28.3.08

Uma carta de Jorge Silva Melo

Pedro,

Não gostei (nadinha) da tua nota sobre Tom Stoppard publicada no Ípsilon de 21 de Março. Na tua admiração por este autor, apresenta-lo como um solitário herói (da direita), um verdadeiro lonesome cowboy dentro do panorama intelectual do teatro britânico, que insinuas ser de esquerda. Mas cometes erros, escondes, deturpas. E isso, mesmo quando motivado por amor extremo, será perdoável, mas é feio.

Dizes que Stoppard “manifestou simpatia por Margaret Thatcher”, o que afirmas ser “pecado inominável no meio intelectual.” Pois olha que não o era no meio teatral, ou não te lembras do apelo ao voto em Thatcher subscrito por Harold Pinter, o anti-Blair/Bush, e Peter Hall, o brechtiano, ou esse delicioso Simon Gray, verdadeiro inconveniente? Nem no meio literário – Kingsley Amis, etc. Ou não te lembras que o fenómeno Thatcher, na sua fúria anti-sindical, congregou inesperados sectores da sociedade britânica, aterrados por um equilíbrio sindicatos-patronato que parecia esclerosado?

Dizes que Stoppard, “nunca navegou nas águas do teatro comprometido tal como praticado pelos seus contemporâneos”. Ora, o que é precisamente “The Coast of Utopia”, farfalhuda (maçadoríssima) versão dos penetrantes ensaios de Sir Isaiah Berlin sobre os utópicos russo-alemães? Ou este inteligentíssimo “Rock´n Roll”, entrada tardia no teatro dos temas que, nos anos 60, Milos Forman trouxe ao cinema (não viste o belo “Amores de Uma Loira”?)? E os Skolimovskis polacos não eram isso mesmo e com que vitalidade (a frescura inesperada de serem a coisa certa no momento certo)?

Ou, quando querias dizer “teatro comprometido” querias dizer “de esquerda”? Isso é verdade, nunca (até agora...) Stoppard se misturou com as causas social-democratas que fazem parte da boa consciência burguesa do teatro britânico, verdadinha. Fê-lo agora (e brilhantemente) nestes hinos de louvor ao actual sistema “democrático”, quando os ventos correm de feição a estas perspectivas tranquilizantes – e o debate já não é possível, está toda a gente de acordo, foi-se o incómodo. (Porque não o fez antes, quando os ventos do rock varriam as noites dos rapazes de Leste? Não sabia? Só agora deu por isso?). Não serão antes estas suas peças mais recentes celebratórias, peças tradicionalmente festivas, peças da maioria social-democrata, arte funerária, estela por mortos, peças do consentimento, agradecimento, reconhecimento (comprometido) do emigrante também politico que ele é (como afirmou na extraordinária entrevista que deu ao Guardian aquando da estreia)?
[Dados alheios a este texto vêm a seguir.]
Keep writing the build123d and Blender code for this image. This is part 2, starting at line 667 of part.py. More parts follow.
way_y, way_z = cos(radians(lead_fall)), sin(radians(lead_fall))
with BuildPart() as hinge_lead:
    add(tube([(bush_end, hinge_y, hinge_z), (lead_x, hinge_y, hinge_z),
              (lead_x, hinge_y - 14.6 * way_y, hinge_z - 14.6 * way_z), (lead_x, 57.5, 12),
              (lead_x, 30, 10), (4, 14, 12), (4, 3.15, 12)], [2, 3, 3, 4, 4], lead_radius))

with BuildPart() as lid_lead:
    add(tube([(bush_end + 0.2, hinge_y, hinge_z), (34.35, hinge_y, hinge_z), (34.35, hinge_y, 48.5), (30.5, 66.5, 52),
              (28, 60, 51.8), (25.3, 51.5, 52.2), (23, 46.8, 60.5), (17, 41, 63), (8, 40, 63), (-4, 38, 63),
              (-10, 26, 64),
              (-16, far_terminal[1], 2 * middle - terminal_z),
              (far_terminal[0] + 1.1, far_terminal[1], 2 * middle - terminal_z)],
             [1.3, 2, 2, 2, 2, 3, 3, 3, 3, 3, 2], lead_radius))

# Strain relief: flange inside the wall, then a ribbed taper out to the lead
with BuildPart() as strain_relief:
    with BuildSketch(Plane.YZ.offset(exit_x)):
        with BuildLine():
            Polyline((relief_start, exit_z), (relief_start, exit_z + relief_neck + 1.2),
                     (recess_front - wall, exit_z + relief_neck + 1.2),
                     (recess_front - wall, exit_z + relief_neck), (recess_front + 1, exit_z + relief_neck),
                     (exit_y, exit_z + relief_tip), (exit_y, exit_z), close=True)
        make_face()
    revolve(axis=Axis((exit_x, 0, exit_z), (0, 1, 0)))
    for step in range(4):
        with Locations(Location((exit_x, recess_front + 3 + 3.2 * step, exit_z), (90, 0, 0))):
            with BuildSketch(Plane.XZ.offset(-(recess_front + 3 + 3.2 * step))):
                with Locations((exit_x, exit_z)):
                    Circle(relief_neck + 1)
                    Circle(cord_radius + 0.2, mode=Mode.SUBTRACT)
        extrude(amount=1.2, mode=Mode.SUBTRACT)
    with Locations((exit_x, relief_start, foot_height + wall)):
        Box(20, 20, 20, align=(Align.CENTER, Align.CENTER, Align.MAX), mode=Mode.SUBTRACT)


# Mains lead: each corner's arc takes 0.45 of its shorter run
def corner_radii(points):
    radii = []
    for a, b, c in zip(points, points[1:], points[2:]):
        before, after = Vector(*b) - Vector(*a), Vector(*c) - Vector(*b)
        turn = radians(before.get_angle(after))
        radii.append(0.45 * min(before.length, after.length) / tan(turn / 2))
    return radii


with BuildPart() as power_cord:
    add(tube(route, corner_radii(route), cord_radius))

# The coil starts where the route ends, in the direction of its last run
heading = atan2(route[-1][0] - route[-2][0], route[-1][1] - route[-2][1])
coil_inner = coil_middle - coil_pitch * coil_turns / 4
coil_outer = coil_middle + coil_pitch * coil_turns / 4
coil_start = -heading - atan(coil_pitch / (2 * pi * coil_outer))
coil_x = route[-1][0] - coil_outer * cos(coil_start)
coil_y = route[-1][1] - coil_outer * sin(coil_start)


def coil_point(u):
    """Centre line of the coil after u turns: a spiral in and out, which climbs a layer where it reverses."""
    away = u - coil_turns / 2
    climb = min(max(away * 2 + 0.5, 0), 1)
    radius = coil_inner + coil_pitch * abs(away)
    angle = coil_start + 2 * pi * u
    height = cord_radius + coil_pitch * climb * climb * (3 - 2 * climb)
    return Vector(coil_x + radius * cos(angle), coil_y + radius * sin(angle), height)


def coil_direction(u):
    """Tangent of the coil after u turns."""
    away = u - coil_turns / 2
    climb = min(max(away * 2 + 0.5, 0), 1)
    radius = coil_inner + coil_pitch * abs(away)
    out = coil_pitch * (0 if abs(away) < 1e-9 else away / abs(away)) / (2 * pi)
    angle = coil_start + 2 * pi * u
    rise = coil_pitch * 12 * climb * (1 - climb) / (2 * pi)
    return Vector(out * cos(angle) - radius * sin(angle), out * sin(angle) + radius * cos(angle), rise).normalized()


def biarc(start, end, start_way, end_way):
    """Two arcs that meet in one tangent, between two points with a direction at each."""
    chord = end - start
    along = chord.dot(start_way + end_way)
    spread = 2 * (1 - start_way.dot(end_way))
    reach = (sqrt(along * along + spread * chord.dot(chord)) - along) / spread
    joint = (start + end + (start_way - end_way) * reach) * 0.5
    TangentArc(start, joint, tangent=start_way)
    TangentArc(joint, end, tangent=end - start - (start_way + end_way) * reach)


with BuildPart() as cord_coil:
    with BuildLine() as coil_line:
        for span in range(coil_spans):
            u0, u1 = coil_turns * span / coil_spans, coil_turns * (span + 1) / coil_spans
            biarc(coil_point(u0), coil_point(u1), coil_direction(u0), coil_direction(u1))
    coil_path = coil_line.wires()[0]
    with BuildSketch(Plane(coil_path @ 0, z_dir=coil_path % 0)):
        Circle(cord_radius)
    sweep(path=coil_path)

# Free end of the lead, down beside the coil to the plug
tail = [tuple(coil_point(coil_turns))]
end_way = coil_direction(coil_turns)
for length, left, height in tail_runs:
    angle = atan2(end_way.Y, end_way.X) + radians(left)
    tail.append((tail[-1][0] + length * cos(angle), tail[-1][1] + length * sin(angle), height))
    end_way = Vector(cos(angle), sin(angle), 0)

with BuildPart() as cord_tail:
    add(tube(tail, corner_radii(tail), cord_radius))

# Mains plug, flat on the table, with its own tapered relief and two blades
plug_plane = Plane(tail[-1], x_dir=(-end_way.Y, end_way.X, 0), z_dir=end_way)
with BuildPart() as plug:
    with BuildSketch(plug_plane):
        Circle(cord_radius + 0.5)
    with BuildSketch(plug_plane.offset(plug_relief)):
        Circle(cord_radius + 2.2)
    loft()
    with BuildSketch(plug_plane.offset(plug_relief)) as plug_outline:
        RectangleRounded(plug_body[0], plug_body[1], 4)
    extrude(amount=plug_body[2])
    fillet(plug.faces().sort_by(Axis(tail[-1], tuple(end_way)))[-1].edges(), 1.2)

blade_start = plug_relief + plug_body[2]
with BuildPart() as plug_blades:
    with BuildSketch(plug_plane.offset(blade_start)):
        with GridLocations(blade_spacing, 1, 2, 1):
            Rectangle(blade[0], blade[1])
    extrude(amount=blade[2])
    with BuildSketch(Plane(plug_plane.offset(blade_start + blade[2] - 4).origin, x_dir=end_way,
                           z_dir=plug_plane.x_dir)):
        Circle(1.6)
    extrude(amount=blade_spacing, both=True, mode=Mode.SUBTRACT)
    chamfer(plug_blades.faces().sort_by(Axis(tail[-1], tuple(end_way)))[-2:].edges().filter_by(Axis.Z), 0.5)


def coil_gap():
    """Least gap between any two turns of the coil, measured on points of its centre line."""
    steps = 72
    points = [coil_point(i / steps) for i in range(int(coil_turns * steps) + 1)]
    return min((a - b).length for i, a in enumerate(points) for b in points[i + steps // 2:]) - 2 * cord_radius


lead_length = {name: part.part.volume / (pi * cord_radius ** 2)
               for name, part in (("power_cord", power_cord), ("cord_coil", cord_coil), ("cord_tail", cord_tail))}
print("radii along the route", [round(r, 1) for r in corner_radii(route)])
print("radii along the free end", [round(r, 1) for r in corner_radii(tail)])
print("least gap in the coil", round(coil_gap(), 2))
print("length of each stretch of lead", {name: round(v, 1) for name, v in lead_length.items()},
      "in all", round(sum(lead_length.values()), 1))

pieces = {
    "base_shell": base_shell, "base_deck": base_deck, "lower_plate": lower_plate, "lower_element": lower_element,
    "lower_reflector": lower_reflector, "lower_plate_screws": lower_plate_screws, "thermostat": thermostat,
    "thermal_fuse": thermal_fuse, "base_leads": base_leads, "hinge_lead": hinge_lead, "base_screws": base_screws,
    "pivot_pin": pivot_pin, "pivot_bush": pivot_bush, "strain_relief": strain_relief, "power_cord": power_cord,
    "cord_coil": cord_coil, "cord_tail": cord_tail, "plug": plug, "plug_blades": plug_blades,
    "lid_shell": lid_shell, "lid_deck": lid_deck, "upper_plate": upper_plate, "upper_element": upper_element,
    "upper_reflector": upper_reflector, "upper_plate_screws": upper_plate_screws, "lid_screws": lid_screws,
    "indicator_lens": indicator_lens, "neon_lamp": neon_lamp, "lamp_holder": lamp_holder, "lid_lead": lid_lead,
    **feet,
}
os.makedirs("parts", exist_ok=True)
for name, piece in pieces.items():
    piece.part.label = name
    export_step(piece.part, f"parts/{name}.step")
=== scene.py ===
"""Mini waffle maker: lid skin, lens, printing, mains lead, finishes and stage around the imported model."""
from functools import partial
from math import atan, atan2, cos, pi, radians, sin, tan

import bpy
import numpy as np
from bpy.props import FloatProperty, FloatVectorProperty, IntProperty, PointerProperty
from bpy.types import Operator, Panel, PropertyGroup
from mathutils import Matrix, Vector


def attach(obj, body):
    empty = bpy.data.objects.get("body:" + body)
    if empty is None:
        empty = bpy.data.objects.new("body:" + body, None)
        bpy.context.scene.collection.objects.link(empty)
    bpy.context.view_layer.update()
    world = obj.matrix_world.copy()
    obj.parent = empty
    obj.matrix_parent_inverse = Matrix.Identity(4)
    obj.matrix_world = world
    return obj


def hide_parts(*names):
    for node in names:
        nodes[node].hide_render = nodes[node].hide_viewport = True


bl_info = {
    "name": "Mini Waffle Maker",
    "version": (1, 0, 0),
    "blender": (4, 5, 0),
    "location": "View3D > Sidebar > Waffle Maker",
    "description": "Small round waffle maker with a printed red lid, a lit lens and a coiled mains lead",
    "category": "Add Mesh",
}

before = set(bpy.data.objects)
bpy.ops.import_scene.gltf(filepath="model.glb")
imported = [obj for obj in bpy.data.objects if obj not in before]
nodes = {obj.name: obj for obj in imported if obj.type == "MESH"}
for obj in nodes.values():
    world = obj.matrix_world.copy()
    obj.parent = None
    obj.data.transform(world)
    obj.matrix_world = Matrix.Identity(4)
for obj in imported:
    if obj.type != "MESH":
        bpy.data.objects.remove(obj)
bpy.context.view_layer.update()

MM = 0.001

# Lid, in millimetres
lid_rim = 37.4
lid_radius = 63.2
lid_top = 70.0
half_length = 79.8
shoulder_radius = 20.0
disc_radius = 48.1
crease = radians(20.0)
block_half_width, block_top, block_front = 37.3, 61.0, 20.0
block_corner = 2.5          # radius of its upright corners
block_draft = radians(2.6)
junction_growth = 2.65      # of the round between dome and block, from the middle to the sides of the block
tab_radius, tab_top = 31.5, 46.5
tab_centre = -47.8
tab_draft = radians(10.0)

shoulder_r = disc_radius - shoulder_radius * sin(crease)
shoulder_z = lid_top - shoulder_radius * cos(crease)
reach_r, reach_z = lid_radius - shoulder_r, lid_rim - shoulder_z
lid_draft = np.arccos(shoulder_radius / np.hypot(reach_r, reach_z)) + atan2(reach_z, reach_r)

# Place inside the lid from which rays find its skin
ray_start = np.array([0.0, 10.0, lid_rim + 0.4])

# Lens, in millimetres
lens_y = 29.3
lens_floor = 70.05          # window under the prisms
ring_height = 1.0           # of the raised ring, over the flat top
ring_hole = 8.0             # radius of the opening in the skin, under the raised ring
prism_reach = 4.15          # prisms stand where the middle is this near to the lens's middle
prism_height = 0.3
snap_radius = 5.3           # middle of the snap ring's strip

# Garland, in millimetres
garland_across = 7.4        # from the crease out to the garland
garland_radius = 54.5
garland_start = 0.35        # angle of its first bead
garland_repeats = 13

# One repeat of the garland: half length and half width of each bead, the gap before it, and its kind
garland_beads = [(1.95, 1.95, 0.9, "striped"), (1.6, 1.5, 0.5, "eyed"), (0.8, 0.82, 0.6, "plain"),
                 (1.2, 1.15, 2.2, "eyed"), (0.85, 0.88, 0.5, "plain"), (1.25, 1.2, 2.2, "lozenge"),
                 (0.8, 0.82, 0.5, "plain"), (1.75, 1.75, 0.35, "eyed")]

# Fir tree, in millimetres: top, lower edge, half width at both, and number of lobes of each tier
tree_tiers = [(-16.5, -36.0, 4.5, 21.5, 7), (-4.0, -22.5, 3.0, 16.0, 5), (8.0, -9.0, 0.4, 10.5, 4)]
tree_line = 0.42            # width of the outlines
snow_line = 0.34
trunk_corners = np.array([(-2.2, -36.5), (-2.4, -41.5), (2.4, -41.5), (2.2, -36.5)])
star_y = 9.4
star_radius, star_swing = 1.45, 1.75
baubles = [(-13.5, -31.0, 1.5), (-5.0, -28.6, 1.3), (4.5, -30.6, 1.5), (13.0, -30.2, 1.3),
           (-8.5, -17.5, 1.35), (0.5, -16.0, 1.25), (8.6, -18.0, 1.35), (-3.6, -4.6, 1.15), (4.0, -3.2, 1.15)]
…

E porque dizes que o tal teatro “comprometido” seria, contrariamente ao do teu herói solitário, praticado pelo “seu compatriota Osborne”? Que diferença de horizonte politico vislumbras tu entre as diatribes contra o fim do colonialismo que são “A Patriot For Me” ou “West of Suez” e estas peças comprometidas de Stoppard? Ou, na cegueira de uma paixão, citas Osborne, esse reaccionário antes do tempo em que ser reaccionário passou a ser moda, sem o ter visto - e copiaste a sebenta?

Admito a tua simpatia por Stoppard (é um escritor, sim), cada qual é como quer e cultiva as heterodoxias (neste caso, não serão ortodoxias de hoje em dia?) que tem à mão. Mas, Pedro, não apagues a História, houve tantos que o fizeram, há ainda tantos - e ainda continuamos sem saber.